I can give you more numbers like this, but you get the point. What it means is, if not a shift in the rules, than an acknowledgment that there is a different set of rules for mainstream comedies. Serious filmmakers have despaired for years that the middle ground between low-budget indies and mega-budget blockbusters, which produced so many great, thoughtful, well-made, star-driven dramas and mysteries and the like, has become rarefied air. “I can’t afford to make a movie the way they want me to do it,” John Waters noted recently. “Nobody wants any movie that can’t play in China. Nobody wants any movie that has to have any subtitles. They just want explosions. They want $100 million movies that are tentpole movies. The worst thing they want… is a comedy based on wit. And if I was doing something, that’s what I’d try to do.”

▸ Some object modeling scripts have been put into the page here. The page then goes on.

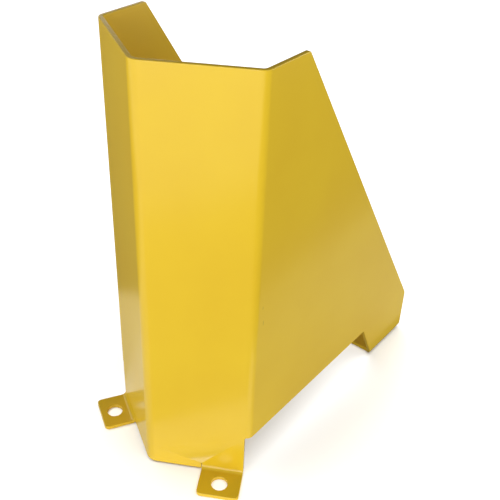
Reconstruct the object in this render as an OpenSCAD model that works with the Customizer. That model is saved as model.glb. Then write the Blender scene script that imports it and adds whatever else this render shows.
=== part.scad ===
// Folded steel guard for the foot of a column or a rack upright.
//
// One plate, cut flat and folded on a press brake: a V nose of two walls, two parallel
// wings with a sloping rear edge, and four feet with an anchor hole each. Every flat,
// every fold and every foot is a solid of its own. Neighbours meet face to face on the
// line where a fold starts, which is where the plate runs on in the real guard.
//
// The floor is z = 0, +Y points from the nose to the rear and +X is the right side.
// The origin is the middle of the guard's footprint.

/* [Overall size] */
// Height of the guard above the floor
guard_h = 400; // [300:5:600]
// Outside width across the two wings
guard_w = 164; // [130:1:260]
// Length from the corner where the nose walls would meet to the rear end of the wings
guard_l = 330; // [270:1:500]
// Length of the level top edge, from the same nose corner
top_l = 96; // [75:1:200]

/* [Plate] */
// Thickness of the plate
plate_t = 4; // [3:0.5:5]
// Inside radius of the folds at the shoulders and the feet
fold_r = 4; // [3:0.5:6]

/* [Nose] */
// Angle between each nose wall and the line from nose to rear
nose_a = 60; // [50:1:68]
// Inside radius of the fold at the nose
nose_r = 8; // [3:0.5:12]
// Gap between the floor and the lower edge of the nose walls
nose_gap = 2; // [1:0.5:6]

/* [Wings] */
// Height of the raised lower edge of each wing above the floor
wing_gap = 50; // [25:1:90]
// Height at which the sloping rear edge meets the upright rear end
rear_h = 52; // [35:1:120]
// Length of each wing's leg along the raised lower edge
leg_top_w = 88; // [66:1:130]
// Rounding of the corner between the sloping edge and the rear end
rear_corner_r = 12; // [2:1:20]
// Rounding of the corner between the top edge and the sloping edge
top_corner_r = 3; // [1:0.5:10]

/* [Feet] */
// Distance that each foot stands out from the face it is folded towards
foot_l = 30; // [26:1:50]
// Width of each nose foot along its wall
nose_foot_w = 39; // [25:1:60]
// Width of each wing foot along its wing
wing_foot_w = 61; // [30:1:80]
// Rounding of the two outer corners of a foot
foot_corner_r = 4; // [1:0.5:10]
// Width of the slit that frees each nose foot from the wall beside it
slit_w = 0.6; // [0.4:0.1:2]
// Distance that the slit runs past the start of the fold
slit_past = 1; // [0.5:0.5:4]

/* [Anchor holes] */
// Diameter of the anchor holes
hole_d = 15; // [9:0.5:18]
// Distance from the face that a foot is folded towards to the middle of its hole
hole_out = 16; // [13.5:0.5:20]

/* [Hidden] */
$fn = 96;

coat = "#F0BE2C";

// Outside radii of the folds, and the angles by which the nose and the shoulders turn
fold_outer_r = fold_r + plate_t;
nose_outer_r = nose_r + plate_t;
nose_turn = 180 - 2 * nose_a;
shoulder_turn = nose_a;

// Distances from a sharp outside corner to the line where its fold starts
nose_setback = nose_outer_r * tan(nose_turn / 2);
shoulder_setback = fold_outer_r * tan(shoulder_turn / 2);

// Length of a nose wall between its two sharp outside corners, and the wing's front line
wall_l = guard_w / 2 / sin(nose_a);
wing_front_y = wall_l * cos(nose_a) + shoulder_setback;

// A nose foot reaches from the shoulder fold towards the nose
nose_foot_end = wall_l - shoulder_setback;
nose_foot_start = nose_foot_end - nose_foot_w;

// Length of plate that a foot's fold takes up, measured along the middle of the plate
foot_fold_len = (fold_r + plate_t / 2) * PI / 2;

// The leg's front edge is one straight cut in the flat plate, from the raised lower edge
// to the foot, so the leg is leg_fold_w long where the foot's fold starts
leg_slope = (leg_top_w - wing_foot_w) / (wing_gap - fold_outer_r + foot_fold_len);
leg_fold_w = wing_foot_w + leg_slope * foot_fold_len;

// The footprint's middle: the nose fold or a nose foot's outer corner lies furthest forward
nose_front_y = nose_outer_r / sin(nose_a) - nose_outer_r;
foot_front_y = (nose_foot_start + foot_corner_r) * cos(nose_a)
             - (foot_l - foot_corner_r) * sin(nose_a) - foot_corner_r;
middle_y = (min(nose_front_y, foot_front_y) + guard_l) / 2;

// Steps along the slanted end of a foot's fold, and the play that a cutter has past it
slant_steps = 9;
cut_past = 1;

// Moves the guard so that the middle of its footprint is at the origin.
module placed() {
    translate([0, -middle_y, 0]) color(coat) children();
}

// The same piece on the left side of the guard.
module on_left() {
    mirror([1, 0, 0]) children();
}

// Frame of the right nose wall: +X runs along its outer face away from the nose, and -Y
// points outwards.
module nose_wall_frame() {
    rotate([0, 0, 90 - nose_a]) children();
}

// Frame of the right wing's foot: +X runs along its inner face from the rear end forwards,
// and -Y points inwards.
module wing_foot_frame() {
    translate([guard_w / 2 - plate_t, guard_l, 0]) rotate([0, 0, -90]) children();
}

// A vertical fold: a stretch of tube wall about the Z axis, from angle 0 to turn.
module upright_fold(inside_r, turn, low, high) {
    translate([0, 0, low]) rotate_extrude(angle = turn)
        translate([inside_r, 0]) square([plate_t, high - low]);
}

// What a round of radius r takes off the outer corner p of an outline, between its
// neighbours a and b.
module corner_waste(p, a, b, r) {
    to_a = (a - p) / norm(a - p);
    to_b = (b - p) / norm(b - p);
    half = acos(to_a * to_b) / 2;
    middle = (to_a + to_b) / norm(to_a + to_b);
    tangent = r / tan(half);
    difference() {
        polygon([p, p + to_a * tangent, p + to_b * tangent]);
        translate(p + middle * r / sin(half)) circle(r = r);
    }
}

// What the slanted cut takes off the end of a foot's fold that is slant longer at the wall
// than at the tab. It turns with the fold, as a cut square to the plate does.
module slant_waste(width, slant) {
    inner = fold_r - cut_past;
    outer = fold_outer_r + cut_past;
    far = width + slant + cut_past;
    rings = [for (i = [0 : slant_steps])
        let (turn = 90 * i / slant_steps, near = width + slant * i / slant_steps)
        [for (corner = [[inner, near], [outer, near], [outer, far], [inner, far]])
            [corner[0] * cos(turn), corner[0] * sin(turn), corner[1]]]];
    sides = [for (i = [0 : slant_steps - 1], k = [0 : 3])
        [4 * i + k, 4 * i + (k + 1) % 4, 4 * i + 4 + (k + 1) % 4, 4 * i + 4 + k]];
    last = 4 * slant_steps;
    ends = [[3, 2, 1, 0], [last, last + 1, last + 2, last + 3]];
    polyhedron([for (ring = rings) each ring], concat(sides, ends), convexity = 4);
}

// A foot: the fold at its root and the tab with the anchor hole. +X runs along the wall and
// -Y is the side that the foot is folded to. The fold is slant longer than the tab.
module foot(width, slant) {
    translate([0, -fold_r, fold_outer_r]) rotate([0, 90, 0]) difference() {
        rotate_extrude(angle = 90) translate([fold_r, 0]) square([plate_t, width + slant]);
        if (slant > 0) slant_waste(width, slant);
    }
    near = [[0, -fold_r], [width, -fold_r]];
    far = [[0, -foot_l], [width, -foot_l]];
    linear_extrude(plate_t) difference() {
        polygon([near[0], far[0], far[1], near[1]]);
        for (k = [0, 1]) corner_waste(far[k], far[1 - k], near[k], foot_corner_r);
        translate([width / 2, -hole_out]) circle(d = hole_d);
    }
}

// A nose wall's flat: its lower edge stops at the foot's fold, with a slit beside it.
module nose_panel() {
    fold_z = fold_outer_r;
    slit_z = fold_z + slit_past;
    slit_x = nose_foot_start - slit_w;
    outline = [[nose_setback, nose_gap], [slit_x, nose_gap], [slit_x, slit_z],
               [nose_foot_start, slit_z], [nose_foot_start, fold_z], [nose_foot_end, fold_z],
               [nose_foot_end, guard_h], [nose_setback, guard_h]];
    nose_wall_frame() translate([0, plate_t, 0]) rotate([90, 0, 0])
        linear_extrude(plate_t) polygon(outline);
}

// A wing's flat, drawn in the YZ plane: level top edge, sloping rear edge, upright rear end,
// and a leg that narrows towards the foot in front of the raised lower edge.
module wing_panel() {
    top_rear = [top_l, guard_h];
    rear_top = [guard_l, rear_h];
    rear_low = [guard_l, fold_outer_r];
    top_front = [wing_front_y, guard_h];
    leg_low = [guard_l - leg_fold_w, fold_outer_r];
    leg_high = [guard_l - leg_top_w, wing_gap];
    low_front = [wing_front_y, wing_gap];
    translate([guard_w / 2 - plate_t, 0, 0]) rotate([90, 0, 90]) linear_extrude(plate_t)
        difference() {
            polygon([top_front, top_rear, rear_top, rear_low, leg_low, leg_high, low_front]);
            corner_waste(top_rear, top_front, rear_top, top_corner_r);
            corner_waste(rear_top, top_rear, rear_low, rear_corner_r);
        }
}

// The fold between the right nose wall and the right wing.
module shoulder_bend() {
    translate([guard_w / 2 - fold_outer_r, wing_front_y, 0]) rotate([0, 0, -shoulder_turn])
        upright_fold(fold_r, shoulder_turn, wing_gap, guard_h);
}

module nose_bend() {
    placed() translate([0, nose_outer_r / sin(nose_a), 0]) rotate([0, 0, -90 - nose_turn / 2])
        upright_fold(nose_r, nose_turn, nose_gap, guard_h);
}

module nose_panel_left() {
    placed() on_left() nose_panel();
}

module nose_panel_right() {
    placed() nose_panel();
}

module shoulder_bend_left() {
    placed() on_left() shoulder_bend();
}

module shoulder_bend_right() {
    placed() shoulder_bend();
}

module wing_panel_left() {
    placed() on_left() wing_panel();
}

module wing_panel_right() {
    placed() wing_panel();
}

module nose_foot_left() {
    placed() on_left() nose_wall_frame() translate([nose_foot_start, 0, 0]) foot(nose_foot_w, 0);
}

module nose_foot_right() {
    placed() nose_wall_frame() translate([nose_foot_start, 0, 0]) foot(nose_foot_w, 0);
}

module wing_foot_left() {
    placed() on_left() wing_foot_frame() foot(wing_foot_w, leg_fold_w - wing_foot_w);
}

module wing_foot_right() {
    placed() wing_foot_frame() foot(wing_foot_w, leg_fold_w - wing_foot_w);
}

nose_bend();
nose_panel_left();
nose_panel_right();
shoulder_bend_left();
shoulder_bend_right();
wing_panel_left();
wing_panel_right();
nose_foot_left();
nose_foot_right();
wing_foot_left();
wing_foot_right();
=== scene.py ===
"""Folded steel column guard: its coated plate, a plain studio floor, lights and a camera.

The real guard is one plate: cut flat by laser, folded on a press brake and powder coated. This script goes
the same way. It cuts the flat plate with its rounded edges, folds it with Geometry Nodes, and then hands
each flat, each fold and each foot to the CAD node that it stands for.
"""

import math
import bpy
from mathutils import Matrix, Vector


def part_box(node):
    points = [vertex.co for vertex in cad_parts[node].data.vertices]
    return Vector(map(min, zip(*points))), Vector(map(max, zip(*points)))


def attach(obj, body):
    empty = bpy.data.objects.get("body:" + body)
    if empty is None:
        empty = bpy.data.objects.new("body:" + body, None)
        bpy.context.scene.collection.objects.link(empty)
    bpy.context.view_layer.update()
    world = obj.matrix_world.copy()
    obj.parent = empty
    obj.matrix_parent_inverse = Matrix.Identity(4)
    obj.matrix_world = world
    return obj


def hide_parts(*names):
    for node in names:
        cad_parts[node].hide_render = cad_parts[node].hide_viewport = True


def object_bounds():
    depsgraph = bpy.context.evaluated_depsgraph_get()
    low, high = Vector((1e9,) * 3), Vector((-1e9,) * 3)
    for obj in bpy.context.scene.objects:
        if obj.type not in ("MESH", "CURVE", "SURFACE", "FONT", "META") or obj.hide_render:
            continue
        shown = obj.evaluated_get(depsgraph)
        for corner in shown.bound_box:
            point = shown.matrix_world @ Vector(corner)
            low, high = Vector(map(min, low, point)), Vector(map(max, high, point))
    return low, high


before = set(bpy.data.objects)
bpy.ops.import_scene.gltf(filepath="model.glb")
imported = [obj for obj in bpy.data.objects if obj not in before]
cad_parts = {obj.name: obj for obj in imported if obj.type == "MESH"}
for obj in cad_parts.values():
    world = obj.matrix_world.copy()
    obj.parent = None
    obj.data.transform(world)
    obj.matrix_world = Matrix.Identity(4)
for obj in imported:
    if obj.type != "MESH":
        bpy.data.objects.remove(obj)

from types import SimpleNamespace

import bmesh
import bpy
from bpy.props import FloatProperty, FloatVectorProperty, PointerProperty, StringProperty
from mathutils import Matrix, Vector

bl_info = {
    "name": "Folded Column Guard",
    "version": (1, 0, 0),
    "blender": (4, 5, 0),
    "location": "3D View > Sidebar > Column Guard",
    "description": "Cuts, folds and coats a steel guard for the foot of a column",
    "category": "Add Mesh",
}

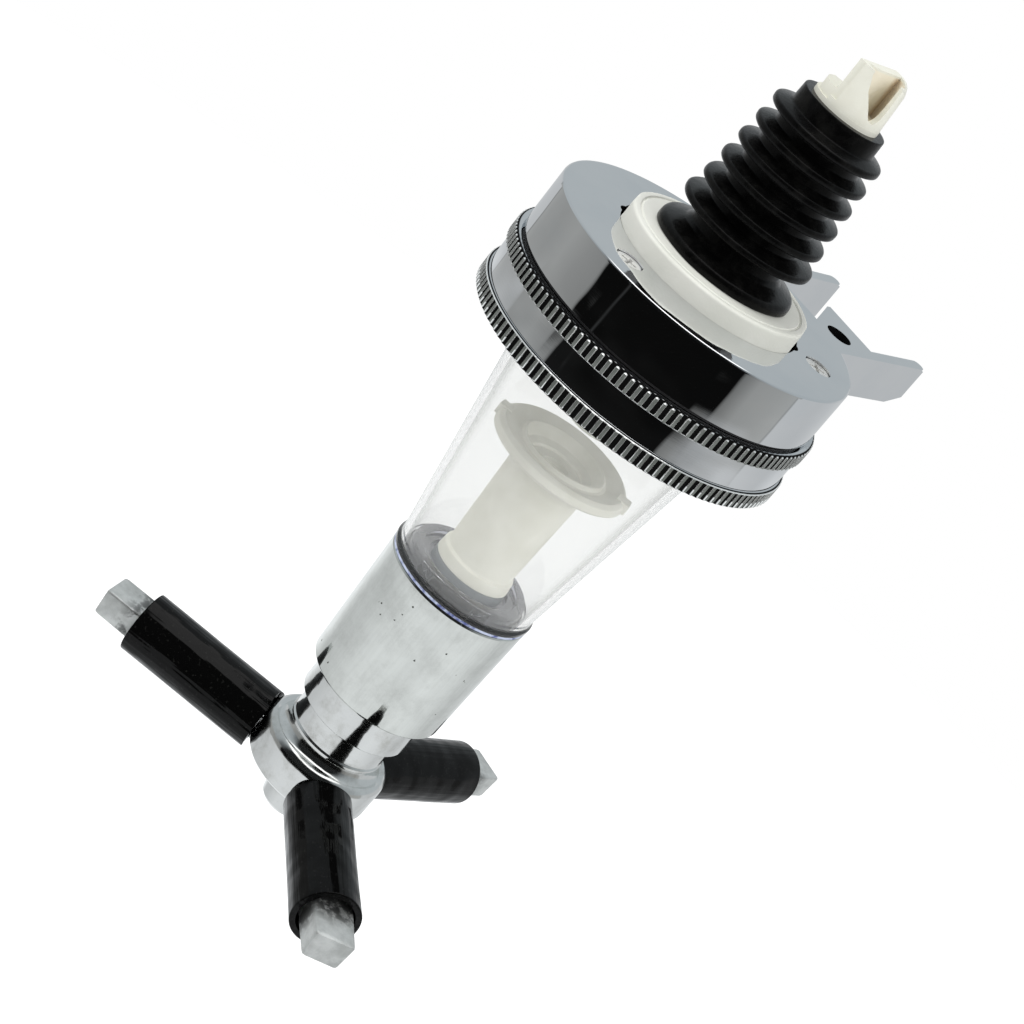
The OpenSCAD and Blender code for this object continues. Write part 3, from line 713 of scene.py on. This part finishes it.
# %% Head edges, screws and ring
for node, width in (("head_cap", 0.00042), ("head_screws", 0.00008)):
    polish = break_edges(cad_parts[node], "broken_edges", width)
    polish.harden_normals = True
    print("broke the edges of", node)

KEY_BEARING = 30
KEY_RADIUS = 18.32
RING_RADIUS = 18.9
INLET_HOLE = 4.62


def keyed(radius, height, bearing):
    """Two shallow flats on the ring's wall, where its keys are."""
    away = abs((math.degrees(bearing) - KEY_BEARING + 90) % 180 - 90)
    if height < -3 or radius < 18 or away > 15:
        return radius
    return min(radius, KEY_RADIUS / math.cos(math.radians(away)))


ring = lathe("white_ring", [
    (INLET_HOLE, -12.6), (21.84, -12.6), (21.84, -10.8), (RING_RADIUS, -10.8),
    (RING_RADIUS, -2.9), (RING_RADIUS, 0.2), (18.6, 3.5, 1.7), (17.3, 3.5, 0.12),
    (17.0, 3.12, 0.12), (16.7, 3.5, 0.12), (INLET_HOLE, 3.5)], steps=360, shape=keyed)
stands_for(ring, "seat_ring", "base", ivory)

# %% [markdown]
# ## Stopper
#
# Soft rubber fins grip the bottle's neck. They were moulded in a split die and then flexed
# many times, so no fin is quite flat: each one waves by a tenth of a millimetre. The widest
# fins sit nearest the ring.

# %% Rubber stopper
FINS, FIRST_FIN, FIN_PITCH = 6, 11.2, 4.22
FIN_REACH, FIN_NARROWING = 13.35, 0.165
STOPPER_BASE, STOPPER_TIP = 3.5, 36.8
CORE_BASE, CORE_TIP = 9.61, 8.30


def core(height):
    """Radius of the stopper's core at a height."""
    share = (height - STOPPER_BASE) / (STOPPER_TIP - STOPPER_BASE)
    return CORE_BASE + (CORE_TIP - CORE_BASE) * share


outline = [(INLET_HOLE, STOPPER_BASE), (13.9, STOPPER_BASE, 0.4), (13.9, 5.4, 1.1),
           (10.2, 6.6, 0.8), (core(8.0), 7.6, 0.8)]
for fin in range(FINS):
    z = FIRST_FIN + FIN_PITCH * fin
    r = FIN_REACH * (1 - FIN_NARROWING * (fin / (FINS - 1)) ** 0.6)
    outline += [(core(z - 1.45), z - 1.45, 0.35), (r, z - 0.97, 0.6), (r, z + 0.27, 0.6),
                (core(z + 1.15), z + 1.15, 0.5)]
outline += [(CORE_TIP, STOPPER_TIP, 0.25), (INLET_HOLE, STOPPER_TIP)]


def flexed(radius, height, bearing):
    """The fins' edges are a little uneven."""
    way = Vector((math.cos(bearing) * 2, math.sin(bearing) * 2, height * 0.6))
    return radius + 0.05 * noise.noise(way) * max(0, radius - 9)


stopper = lathe("ribbed_stopper", outline, steps=160, sharp=50, shape=flexed)
stands_for(stopper, "bottle_stopper", "base", rubber)

# %% [markdown]
# ## Inlet
#
# The inlet is a small moulding that stands in the stopper. Its mouth is a D: a round wall,
# closed by a flat wall behind, with a deep notch in front, and a low ledge on the open side.
# Such a shape is easiest to carve: blocks are drawn from above or from the side, then joined
# and cut by each other.

# %% Inlet carved from blocks
INLET_TURN = Matrix.Rotation(math.radians(30), 3, "Z")
NOTCH_TURN = Matrix.Rotation(math.radians(30 - 52), 3, "Z")


def block(low, high, bottom, top=None):
    """A block between two heights, drawn from above."""
    return mesh_piece("block", *capped([
        [INLET_TURN @ Vector((a, b, h)) for a, b in shape]
        for shape, h in ((bottom, low), (top or bottom, high))]))


def carved(name, start, steps):
    """Joins blocks to the first one and cuts others out of it, in order."""
    for work, tool in steps:
        cut = start.modifiers.new(work, "BOOLEAN")
        cut.operation = work
        cut.solver = "EXACT"
        cut.object = tool
    finished = start.evaluated_get(bpy.context.evaluated_depsgraph_get())
    mesh = bpy.data.meshes.new_from_object(finished)
    for piece in [start] + [tool for work, tool in steps]:
        bpy.data.objects.remove(piece)
    return placed(name, mesh)


# Outlines from the side: distance and height
notch = [(-4.15, 47.5), (-4.1, 45.6), (-3.2, 43.0), (-1.3, 40.4), (-0.7, 39.6), (-0.1, 39.0),
         (0.6, 38.75), (1.1, 38.85), (1.6, 39.4), (1.95, 40.2), (2.1, 41.4), (2.1, 44),
         (2.0, 47.5)]
round_top = [(-9, 30), (-9, 46.3), (4.1, 46.3), (4.9, 46.15), (5.5, 45.75), (5.9, 45.1),
             (7, 42.5), (9, 30)]
notch_tool = mesh_piece("notch_tool", *capped([
    [NOTCH_TURN @ Vector((out, u, h)) for u, h in notch] for out in (2.0, 9.0)]))
round_tool = mesh_piece("round_tool", *capped([
    [INLET_TURN @ Vector((a, side, h)) for a, h in round_top] for side in (-9, 9)]))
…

In other words, everything either has to cost less than $5 million or more than $200 million, in pursuit of what Alec Baldwin memorably dubbed “the risk-free movie business.” And here’s where these comedy hits come in: they’re comparatively low-budget, but still risk-free. You see, they depend on movie stars, and contrary to certain inexplicable Variety editorials, there are still plenty of movie stars in the world of comedy. There is the aforementioned Ms. McCarthy; there is Seth Rogen, who starred in and produced two $100 million-grossing studio comedies in less than a year; there’s Kevin Hart, who’s fronted three hugely profitable movies this calendar year alone.

And there’s more to come: next month’s Let’s Be Cops (starring New Girl’s Jake Johnson and Damon Wayans Jr.), Rogen and James Franco’s The Interview in October, Horrible Bosses 2 and Dumb and Dumber To in November — all reasonably budgeted and thus, quite possibly, profitable. Let’s not go crazy here; a half-assed, poorly scripted personality piece like Tammy isn’t going to cure the bad-summer-movie blues, and the upcoming comedy slate probably won’t make up for the huge drops in annual box office that have been widely (sometimes gleefully) reported as of late.

But these films represent an idea that might help get Hollywood off the crack pipe: that you don’t have to spend $200 million (and spend it conspicuously, with skull-crushing effects and endless explosions) to make $200 million. If you put all your eggs in a blockbuster basket, yes, you might make Transformers money; you also might make R.I.P.D. money. Placing smaller, safer bets on low- to mid-budget pictures — comedies, dramas, genre films — can pay off handsomely, and if it doesn’t, hey, no big loss. Even better, such small investments would lean on out-of-the-box concepts like “storytelling” and “performance,” rather than how awesome that dinosaur robot is, bro.